A clear photographic baseline means reconditioning techs don't have to spend time hunting for issues. They see exactly what needs attention before they start work. That saves hours per vehicle.

6. Compliance and Documentation Check

This isn't thrilling, but it keeps you out of trouble.

  • Verify title status (clear, salvage, lien, branded)
  • Confirm dealer plate assignment and expiration date
  • Check for any open manufacturer recalls (NHTSA database)
  • Note any pending warranty work or service bulletins
  • Verify odometer disclosure compliance

A single compliance miss can tank a deal or worse, expose you to legal liability. Not worth the risk.

Making the Audit Repeatable and Scalable

The difference between a checklist that works once and one that becomes part of your operation is systems. You need a single platform where location data, reconditioning status, photos, pricing, and aging metrics all live in one place. Tools like Dealer1 Solutions give your team a single view of every vehicle's status, so audits don't require three different spreadsheets and a phone call to the lot manager.
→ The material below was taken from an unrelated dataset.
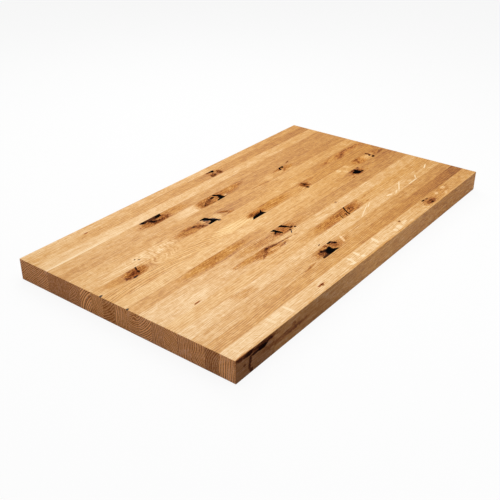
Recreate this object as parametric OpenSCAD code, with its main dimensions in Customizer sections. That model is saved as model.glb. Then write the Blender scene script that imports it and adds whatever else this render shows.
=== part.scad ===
// Butcher block countertop: full-length oak staves glued edge to edge into one slab.
// Open knots and checks in the top are levelled with dark filler, flush with the face.
// Origin: centre of the underside. +X runs along the staves, +Y towards the back edge, +Z up.

/* [Slab] */
// Length of the slab along the staves
length = 1117; // [900:1:1600]
// Thickness of the slab
thickness = 56; // [38:0.5:76]

/* [Staves] */
// Number of staves at full width
full_staves = 17; // [16:1:20]
// Width of a full stave
stave_w = 35.5; // [30:0.1:45]
// Width of the strip along the back edge, ripped from a stave
back_strip_w = 26; // [16:0.1:30]
// Width of the strip along the front edge, ripped from a stave
front_strip_w = 5.5; // [5:0.1:20]

/* [Edges] */
// Radius of the rounding along the lower edges
lower_edge_r = 3; // [1:0.5:5]
// Radius of the rounding along the upper edges
upper_edge_r = 1; // [0.5:0.5:4]
// Radius of the four upright corners
corner_r = 2; // [1:0.5:5]

/* [Filler] */
// Depth of the filler below the top face
filler_depth = 4; // [2:0.5:10]

/* [Colours] */
// Colour of the palest staves
pale_oak = [0.84, 0.68, 0.47];
// Colour of the darkest staves
dark_oak = [0.64, 0.44, 0.26];
// Colour of the filler
filler_colour = [0.06, 0.05, 0.045];

/* [Hidden] */
$fn = 96;
// Overshoot of a cutting shape past the face that it cuts
past = 1;
// Steps that each stretch of a filler's outline is smoothed into
smooth_steps = 3;
depth = back_strip_w + full_staves * stave_w + front_strip_w;
back_joint_y = depth / 2 - back_strip_w;
front_joint_y = back_joint_y - full_staves * stave_w;

// Shade of each full stave from the back, 0 palest and 1 darkest, and of the two strips
SHADES = [0.7, 0.1, 0.7, 0.5, 0.5, 0.3, 0.2, 0.3, 0.2, 0.3, 0.2, 0.2, 0.5, 0.3, 0.5, 1, 0];
back_strip_shade = 0.4;
front_strip_shade = 0.5;

// Filled knots and checks. Each has the stave that it lies in, its place along the slab as a share
// of the length, its place across the stave as a share of the width from the back joint, and its
// outline in mm about that place. Where an outline runs past a joint, the joint cuts it off.
KNOTS = [
    // Notch at the back joint
    [1, 0.586, 0.06, [[-7.5, 3], [-4, 8], [4, 8], [7, 3], [7.5, -2], [5, -7], [0, -10], [-5, -8],
                      [-8, -3]]],
    // Long pocket under the back joint with a branch that runs forward
    [3, 0.297, 0.15, [[-36.5, 3], [-34, 12], [31, 12], [30.5, -2.5], [24.5, -7.5], [16.5, -5], [9, -3.5],
                      [2, -6], [-5, -5], [-6, -9.5], [-1.5, -17], [-4.5, -20], [-10.5, -14], [-16, -6.5],
                      [-21, -1.5], [-29, -3.5], [-34.5, -1.5]]],
    // Crescent round the end of an oval knot
    [4, 0.487, 0.49, [[-12, 15], [-8, 16.5], [-4, 12.5], [-1.5, 8.5], [3, 6], [5.5, 1], [5, -5],
                      [3.5, -11], [2, -19], [-26, -19], [-22, -13.5], [-14, -11], [-8.5, -7.5],
                      [-6.5, -2], [-8.5, 3], [-12.5, 7.5], [-13.5, 12]]],
    // Small split
    [5, 0.715, 0.12, [[-16, -9], [-12, -1.5], [-7, 3.5], [2, 5.5], [9, 5], [13, 3], [10, -1], [4, -5],
                      [0.5, -4], [-0.5, -0.5], [-6, -2], [-11, -7]]],
    // Slanting bar with a foot
    [6, 0.374, 0.44, [[-20, 12], [-14, 17], [-2, 17], [2, 12], [4.5, 3], [8, -6], [13, -12],
                      [16.5, -21], [-17, -21], [-16, -13], [-6, -11], [-3.5, -7], [-7, 0], [-11, 7]]],
    // Wedge along the front joint with an upturned tip
    [8, 0.464, 0.70, [[-31, -13], [-28, -6], [-21, -0.5], [-10, 1.5], [2, 2], [9, 1.5], [15, 6],
                      [21, 10], [22.5, 7.5], [17.5, 1], [19, -5], [20, -13]]],
    // Round knot
    [10, 0.818, 0.40, [[-20, 2], [-12, 5], [-5, 6], [-1, 11], [4, 10], [6, 3], [5, -4], [9, -7],
                       [15, -8.5], [15, -13], [8, -15], [2, -11.5], [-5, -14], [-13, -13.5],
                       [-19, -8], [-21.5, -3]]],
    // Two slanting bars on either side of a knot
    [11, 0.421, 0.28, [[-11, 10], [-4, 12], [2, 10.5], [3.5, 3], [4.5, -6], [5.5, -13], [3.5, -18.5],
                       [-0.5, -17], [-3.5, -10], [-6, -6], [-12, -7.5], [-18, -10], [-16, -6.5],
                       [-10, -3.5], [-6.5, 0], [-8, 4]]],
    [11, 0.448, 0.24, [[-11, 6.5], [-6, 10], [3, 8.5], [5, 2.5], [8.5, -4.5], [7, -10.5], [2.5, -10],
                       [0, -4.5], [-3, 1], [-7, 3.5]]],
    // Thin slanting check
    [13, 0.602, 0.43, [[-14, -23], [-10, -11.5], [-4.5, -2], [1.5, 6], [6.5, 12], [12.5, 16],
                       [14.5, 14.5], [9.5, 9], [4.5, 3.5], [-1, -4], [-6, -12], [-10, -23]]],
    // Broad knot on the front joint with a foot to one side
    [15, 0.423, 0.55, [[-41, -18], [-39, -12], [-34, -9], [-25, -8.5], [-18, -6], [-15, -1.5],
                       [-8, 3.5], [2, 7], [10.5, 8.5], [11.5, 5], [9, -1], [10, -7], [16, -11],
                       [18, -18]]],
    // Its short split at the back joint
    [15, 0.449, 0.14, [[-10.5, 4], [-3.5, 5.5], [4.5, 5], [6, 0.5], [8.5, -5], [11, -9.5], [8, -11.5],
                       [4.5, -7], [1, -1.5], [-4.5, 1], [-9.5, 1.5]]],
];
// Those whose stave is in the slab
FILLED = [for (knot = KNOTS) if (knot[0] <= full_staves) knot];

function numbered(name, i) = str(name, i < 10 ? "0" : "", i);

function oak(shade) = pale_oak + (dark_oak - pale_oak) * shade;
// Back face of full stave i, counted from 1 at the back
function stave_back(i) = back_joint_y - (i - 1) * stave_w;

// A smooth closed curve through hand-placed points
function curve(p0, p1, p2, p3, t) =
    (2 * p1 + (p2 - p0) * t + (2 * p0 - 5 * p1 + 4 * p2 - p3) * t * t
     + (3 * p1 - p0 - 3 * p2 + p3) * t * t * t) / 2;
function smooth(pts) =
    let (n = len(pts))
    [for (i = [0:n - 1], s = [0:smooth_steps - 1])
        curve(pts[(i + n - 1) % n], pts[i], pts[(i + 1) % n], pts[(i + 2) % n], s / smooth_steps)];

// What is cut off a square corner to leave an arc of radius r
module corner_waste(r) {
    difference() {
        translate([-past, -past]) square(r + past);
        translate([r, r]) circle(r);
    }
}

// Upright section of the slab, w wide, with its lower and upper corners rounded
module slab_section(w) {
    difference() {
        translate([-w / 2, 0]) square([w, thickness]);
        for (side = [0, 1]) mirror([side, 0]) {
            translate([-w / 2, 0]) corner_waste(lower_edge_r);
            translate([-w / 2, thickness]) mirror([0, 1]) corner_waste(upper_edge_r);
        }
    }
}

// Plan of the slab with its four rounded corners
module slab_plan() {
    difference() {
        square([length, depth], center = true);
        for (sx = [0, 1], sy = [0, 1]) mirror([sx, 0]) mirror([0, sy])
            translate([-length / 2, -depth / 2]) corner_waste(corner_r);
    }
}

// A full-length piece from its back face at back_y, w wide, with the slab's rounded ends
module blank(back_y, w) {
    translate([0, back_y, 0]) rotate([90, 0, 0]) linear_extrude(w) slab_section(length);
}

// A strip at the slab's edge also carries the rounding of the long edge and two upright corners
module edge_strip(back_y, w) {
    intersection() {
        blank(back_y, w);
        rotate([90, 0, 90]) translate([0, 0, -length / 2 - past])
            linear_extrude(length + 2 * past) slab_section(depth);
        translate([0, 0, -past]) linear_extrude(thickness + 2 * past) slab_plan();
    }
}

// Room that filler k takes below the top face, cut off at its stave's joints
module filler_room(k, above) {
    stave = FILLED[k - 1][0];
    intersection() {
        translate([(FILLED[k - 1][1] - 0.5) * length, stave_back(stave) - FILLED[k - 1][2] * stave_w,
                   thickness - filler_depth])
            linear_extrude(filler_depth + above) polygon(smooth(FILLED[k - 1][3]));
        translate([-length / 2, stave_back(stave) - stave_w, 0])
            cube([length, stave_w, thickness + above]);
    }
}

module back_strip() {
    color(oak(back_strip_shade)) edge_strip(depth / 2, back_strip_w);
}

module front_strip() {
    color(oak(front_strip_shade)) edge_strip(front_joint_y, front_strip_w);
}

module stave(i) {
    color(oak(SHADES[(i - 1) % len(SHADES)])) difference() {
        blank(stave_back(i), stave_w);
        for (k = [1:len(FILLED)]) if (FILLED[k - 1][0] == i) filler_room(k, past);
    }
}

module knot_filler(k) {
    color(filler_colour) filler_room(k, 0);
}

back_strip();
for (i = [1:full_staves]) stave(i);
front_strip();
for (k = [1:len(FILLED)]) knot_filler(k);
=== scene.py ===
"""Dresses the butcher block countertop: oak with growth rings, knots and flecks in every stave,
dull dark filler in the open knots, and a pale studio floor with soft light.
"""

import math
from typing import NamedTuple

import bpy
from mathutils import Matrix, Vector


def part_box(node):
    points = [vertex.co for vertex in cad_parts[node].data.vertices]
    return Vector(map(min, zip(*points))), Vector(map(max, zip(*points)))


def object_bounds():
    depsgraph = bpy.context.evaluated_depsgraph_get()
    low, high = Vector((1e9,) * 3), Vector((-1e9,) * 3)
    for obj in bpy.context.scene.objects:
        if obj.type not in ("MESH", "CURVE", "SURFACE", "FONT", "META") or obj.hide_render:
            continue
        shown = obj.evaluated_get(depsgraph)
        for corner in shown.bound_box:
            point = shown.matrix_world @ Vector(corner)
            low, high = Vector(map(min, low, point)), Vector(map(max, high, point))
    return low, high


bl_info = {
    "name": "Butcher Block Countertop",
    "version": (1, 0, 0),
    "blender": (4, 5, 0),
    "location": "View3D > Sidebar > Countertop",
    "description": "Oak, filler and studio for an edge-glued oak countertop",
    "category": "Material",
}

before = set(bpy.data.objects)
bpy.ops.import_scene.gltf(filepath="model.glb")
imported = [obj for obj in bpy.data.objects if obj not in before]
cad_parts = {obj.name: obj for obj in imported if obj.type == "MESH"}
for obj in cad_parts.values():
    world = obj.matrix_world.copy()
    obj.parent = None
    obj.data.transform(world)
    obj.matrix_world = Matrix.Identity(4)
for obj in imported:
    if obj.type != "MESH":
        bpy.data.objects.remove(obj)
CAD_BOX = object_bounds()
SLAB_LOW, SLAB_HIGH = CAD_BOX
METRES_TO_MM = 1000.0


class Mark(NamedTuple):
    """A figure in the wood, an oval in a stave. Sizes and places are in millimetres, turns in degrees.

    along is from the near-left end, across from the stave's back joint, below from the top face. A mark
    below the top shows on the long side of the front strip, and on the ends of the others."""

    kind: str
    along: float
    across: float
    half_length: float
    half_width: float
    turn: float = 0.0
    strength: float = 1.0
    below: float = 0.0
    half_depth: float = 9.0


class Stave(NamedTuple):
    """How one stave looks.

    shades are (place along the slab from 0 to 1, shade from 0 pale to 1 dark). They are partly the wood's
    own
    tone and partly painted light: most staves run paler towards the near-left end, a painted sheen there.
    pith_across and pith_below say where the tree's middle lay from the stave's own middle, in mm, towards
    the back and downwards. ring is the width of a year's growth in mm, contrast how far the rings stand
    out, and flecks how pale the ray flecks are. bow bends the rings into an arch with its top at bow_at,
    in mm from the near-left end. end_rings is how bright the rings are in the end grain. warmth is how far
    the wood takes on the warm tint."""

    tone_and_painted_light: tuple
    pith_across: float
    pith_below: float
    ring: float = 3.2
    contrast: float = 1.0
    flecks: float = 0.0
    bow: float = 0.0
    bow_at: float = 0.0
    end_rings: float = 0.6
    warmth: float = 0.0
    marks: tuple = ()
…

Build a rhythm: weekly spot audits on high-aging inventory, monthly full-lot audits. Assign ownership,someone needs to be accountable for ground stock health. Make it a standing agenda item in your daily operations meeting.

And don't wait for problems to surface. Proactive audits catch issues when you still have time to fix them. A vehicle sitting at 50 days that needs an additional $1,200 in reconditioning work is salvageable if you catch it and adjust strategy. That same vehicle at 75 days has already cost you so much in carrying cost that you're eating margin no matter what you do.

Ground stock audits work when they're structured, when someone owns them, and when they feed directly into your reconditioning workflow and pricing decisions. Do it right and you'll cut aging inventory by 10-15 days and protect front-end gross. That's real money.